== Records for the exercise ==

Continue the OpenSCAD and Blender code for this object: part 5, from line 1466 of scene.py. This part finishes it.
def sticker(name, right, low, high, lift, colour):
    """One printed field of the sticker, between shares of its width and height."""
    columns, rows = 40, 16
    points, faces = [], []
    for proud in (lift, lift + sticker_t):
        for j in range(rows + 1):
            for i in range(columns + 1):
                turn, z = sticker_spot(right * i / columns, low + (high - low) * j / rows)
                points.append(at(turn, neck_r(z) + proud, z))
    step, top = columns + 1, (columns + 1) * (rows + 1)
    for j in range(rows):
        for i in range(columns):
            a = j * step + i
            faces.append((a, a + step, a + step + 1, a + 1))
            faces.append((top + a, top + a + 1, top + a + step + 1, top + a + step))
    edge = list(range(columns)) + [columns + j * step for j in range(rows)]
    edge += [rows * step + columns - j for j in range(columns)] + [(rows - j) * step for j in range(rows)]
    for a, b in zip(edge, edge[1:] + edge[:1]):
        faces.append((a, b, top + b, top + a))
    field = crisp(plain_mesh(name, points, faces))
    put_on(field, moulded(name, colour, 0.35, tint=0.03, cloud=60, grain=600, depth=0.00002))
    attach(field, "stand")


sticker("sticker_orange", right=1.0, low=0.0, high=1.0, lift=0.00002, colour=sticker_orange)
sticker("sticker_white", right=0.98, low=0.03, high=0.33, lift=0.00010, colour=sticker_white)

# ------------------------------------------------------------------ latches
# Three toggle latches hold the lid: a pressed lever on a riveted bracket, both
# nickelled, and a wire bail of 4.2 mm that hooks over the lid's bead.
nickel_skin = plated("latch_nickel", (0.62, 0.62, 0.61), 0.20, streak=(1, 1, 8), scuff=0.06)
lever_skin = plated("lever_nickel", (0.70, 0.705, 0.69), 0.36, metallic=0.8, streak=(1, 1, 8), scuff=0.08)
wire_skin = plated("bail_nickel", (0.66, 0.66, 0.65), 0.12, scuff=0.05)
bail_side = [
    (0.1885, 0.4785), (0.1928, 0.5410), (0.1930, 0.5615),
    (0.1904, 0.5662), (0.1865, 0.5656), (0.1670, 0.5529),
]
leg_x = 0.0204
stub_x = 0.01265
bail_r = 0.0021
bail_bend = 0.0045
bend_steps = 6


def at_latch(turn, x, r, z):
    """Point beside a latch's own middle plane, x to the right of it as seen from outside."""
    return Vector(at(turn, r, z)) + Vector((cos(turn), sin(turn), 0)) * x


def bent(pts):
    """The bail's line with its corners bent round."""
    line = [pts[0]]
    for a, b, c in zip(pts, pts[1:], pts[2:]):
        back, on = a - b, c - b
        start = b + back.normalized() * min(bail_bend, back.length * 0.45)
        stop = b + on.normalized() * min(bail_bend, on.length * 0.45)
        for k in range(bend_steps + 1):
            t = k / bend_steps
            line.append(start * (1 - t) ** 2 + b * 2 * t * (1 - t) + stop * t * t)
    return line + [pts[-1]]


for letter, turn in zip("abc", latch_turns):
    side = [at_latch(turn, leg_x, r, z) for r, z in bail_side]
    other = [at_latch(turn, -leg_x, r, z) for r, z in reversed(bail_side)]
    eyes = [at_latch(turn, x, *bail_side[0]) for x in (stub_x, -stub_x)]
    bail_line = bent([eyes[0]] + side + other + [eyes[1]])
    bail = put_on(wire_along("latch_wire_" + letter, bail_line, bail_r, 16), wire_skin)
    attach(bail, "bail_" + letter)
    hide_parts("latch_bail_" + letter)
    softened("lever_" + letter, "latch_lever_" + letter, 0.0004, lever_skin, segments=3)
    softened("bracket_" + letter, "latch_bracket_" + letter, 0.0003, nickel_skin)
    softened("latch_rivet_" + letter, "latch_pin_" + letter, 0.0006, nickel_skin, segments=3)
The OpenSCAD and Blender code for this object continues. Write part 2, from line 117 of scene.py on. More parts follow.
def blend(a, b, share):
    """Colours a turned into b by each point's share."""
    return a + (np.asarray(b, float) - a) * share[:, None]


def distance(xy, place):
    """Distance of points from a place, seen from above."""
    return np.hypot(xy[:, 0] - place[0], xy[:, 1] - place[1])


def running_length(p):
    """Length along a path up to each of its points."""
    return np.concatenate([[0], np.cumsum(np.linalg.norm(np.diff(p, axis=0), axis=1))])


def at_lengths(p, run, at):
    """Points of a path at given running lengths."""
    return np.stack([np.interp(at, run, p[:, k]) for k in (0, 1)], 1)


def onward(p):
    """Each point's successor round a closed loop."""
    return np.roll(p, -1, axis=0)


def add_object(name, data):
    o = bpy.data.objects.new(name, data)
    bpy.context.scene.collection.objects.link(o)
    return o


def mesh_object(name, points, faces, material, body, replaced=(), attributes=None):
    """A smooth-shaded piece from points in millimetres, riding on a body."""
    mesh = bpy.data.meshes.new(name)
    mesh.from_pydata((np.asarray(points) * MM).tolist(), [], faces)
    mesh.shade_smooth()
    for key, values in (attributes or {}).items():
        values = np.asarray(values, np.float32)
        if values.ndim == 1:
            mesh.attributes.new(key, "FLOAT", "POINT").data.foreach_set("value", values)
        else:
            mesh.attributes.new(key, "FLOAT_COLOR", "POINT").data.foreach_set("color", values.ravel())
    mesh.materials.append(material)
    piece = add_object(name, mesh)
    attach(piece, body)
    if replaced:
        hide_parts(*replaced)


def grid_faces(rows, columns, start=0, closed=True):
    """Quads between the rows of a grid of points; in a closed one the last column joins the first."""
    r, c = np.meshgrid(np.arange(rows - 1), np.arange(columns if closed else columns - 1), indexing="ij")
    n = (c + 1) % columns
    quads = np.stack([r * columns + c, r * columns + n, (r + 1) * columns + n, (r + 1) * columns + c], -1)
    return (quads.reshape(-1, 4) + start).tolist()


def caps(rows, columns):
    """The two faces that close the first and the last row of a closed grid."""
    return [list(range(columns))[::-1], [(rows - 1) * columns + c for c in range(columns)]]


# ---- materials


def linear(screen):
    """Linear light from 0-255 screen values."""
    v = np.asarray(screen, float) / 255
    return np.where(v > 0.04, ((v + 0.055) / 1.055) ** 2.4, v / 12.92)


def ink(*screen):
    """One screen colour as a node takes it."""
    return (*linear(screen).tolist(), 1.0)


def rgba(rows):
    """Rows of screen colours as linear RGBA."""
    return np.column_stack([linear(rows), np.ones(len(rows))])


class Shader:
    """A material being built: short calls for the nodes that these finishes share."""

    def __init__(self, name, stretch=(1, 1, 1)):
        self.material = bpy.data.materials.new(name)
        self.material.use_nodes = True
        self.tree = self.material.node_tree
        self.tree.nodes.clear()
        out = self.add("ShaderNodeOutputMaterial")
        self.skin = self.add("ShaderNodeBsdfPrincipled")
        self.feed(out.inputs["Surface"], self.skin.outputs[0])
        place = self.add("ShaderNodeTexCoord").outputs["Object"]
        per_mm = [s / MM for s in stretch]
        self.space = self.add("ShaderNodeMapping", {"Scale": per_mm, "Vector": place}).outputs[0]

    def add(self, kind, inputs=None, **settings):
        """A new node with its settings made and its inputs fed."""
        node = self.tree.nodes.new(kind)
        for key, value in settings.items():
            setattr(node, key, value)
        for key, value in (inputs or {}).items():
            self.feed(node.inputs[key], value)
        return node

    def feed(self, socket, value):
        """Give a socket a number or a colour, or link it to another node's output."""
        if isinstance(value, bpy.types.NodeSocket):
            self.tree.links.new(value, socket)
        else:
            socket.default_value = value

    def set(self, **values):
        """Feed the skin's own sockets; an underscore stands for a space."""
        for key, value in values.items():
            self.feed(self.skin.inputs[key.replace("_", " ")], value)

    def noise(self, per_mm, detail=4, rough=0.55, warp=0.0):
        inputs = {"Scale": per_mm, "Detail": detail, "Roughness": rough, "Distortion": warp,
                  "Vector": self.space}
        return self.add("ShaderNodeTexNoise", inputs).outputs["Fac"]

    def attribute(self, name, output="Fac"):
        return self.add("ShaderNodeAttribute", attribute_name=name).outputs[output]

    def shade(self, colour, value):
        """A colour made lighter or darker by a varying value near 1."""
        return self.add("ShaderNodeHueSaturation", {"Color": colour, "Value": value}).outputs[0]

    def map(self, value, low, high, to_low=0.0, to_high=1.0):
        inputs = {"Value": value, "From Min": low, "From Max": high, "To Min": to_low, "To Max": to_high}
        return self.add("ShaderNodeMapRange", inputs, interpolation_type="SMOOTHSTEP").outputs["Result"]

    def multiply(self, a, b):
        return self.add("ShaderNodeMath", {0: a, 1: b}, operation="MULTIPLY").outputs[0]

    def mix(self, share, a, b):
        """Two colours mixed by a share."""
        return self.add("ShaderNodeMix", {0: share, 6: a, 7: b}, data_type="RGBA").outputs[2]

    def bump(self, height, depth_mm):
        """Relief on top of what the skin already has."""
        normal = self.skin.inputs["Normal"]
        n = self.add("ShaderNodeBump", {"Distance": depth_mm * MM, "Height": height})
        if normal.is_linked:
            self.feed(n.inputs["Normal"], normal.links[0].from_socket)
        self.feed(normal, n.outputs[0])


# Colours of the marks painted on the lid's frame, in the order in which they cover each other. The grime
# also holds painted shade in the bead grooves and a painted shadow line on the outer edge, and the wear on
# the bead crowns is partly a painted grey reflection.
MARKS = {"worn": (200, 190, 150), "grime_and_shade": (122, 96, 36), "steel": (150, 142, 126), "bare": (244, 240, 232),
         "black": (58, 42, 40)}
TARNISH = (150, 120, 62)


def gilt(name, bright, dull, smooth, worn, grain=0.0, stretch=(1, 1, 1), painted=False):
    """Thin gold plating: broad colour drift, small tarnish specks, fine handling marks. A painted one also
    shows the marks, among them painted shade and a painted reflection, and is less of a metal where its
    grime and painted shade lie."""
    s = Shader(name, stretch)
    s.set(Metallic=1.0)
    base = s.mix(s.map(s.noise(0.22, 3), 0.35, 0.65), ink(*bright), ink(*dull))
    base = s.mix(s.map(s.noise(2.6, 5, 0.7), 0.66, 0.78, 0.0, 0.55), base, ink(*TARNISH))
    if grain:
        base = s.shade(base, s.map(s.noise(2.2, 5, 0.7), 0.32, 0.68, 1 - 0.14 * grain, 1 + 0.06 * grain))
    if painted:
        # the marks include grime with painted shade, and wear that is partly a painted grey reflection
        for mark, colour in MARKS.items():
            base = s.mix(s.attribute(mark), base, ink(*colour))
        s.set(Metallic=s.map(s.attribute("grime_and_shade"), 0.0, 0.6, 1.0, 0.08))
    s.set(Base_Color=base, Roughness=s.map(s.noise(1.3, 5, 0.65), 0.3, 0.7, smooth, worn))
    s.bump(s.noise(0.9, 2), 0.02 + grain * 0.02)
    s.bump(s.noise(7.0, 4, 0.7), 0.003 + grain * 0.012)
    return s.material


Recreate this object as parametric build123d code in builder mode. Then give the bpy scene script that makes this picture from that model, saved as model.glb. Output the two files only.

===

◆ Brief
Return verbatim the lines that run from the line containing "The OpenSCAD and Blender code for this object continues." through the line containing "return a + (np.asarray(b, float)", inclusive.

◆ Solution to this task
The OpenSCAD and Blender code for this object continues. Write part 2, from line 117 of scene.py on. More parts follow.
def blend(a, b, share):
    """Colours a turned into b by each point's share."""
    return a + (np.asarray(b, float) - a) * share[:, None]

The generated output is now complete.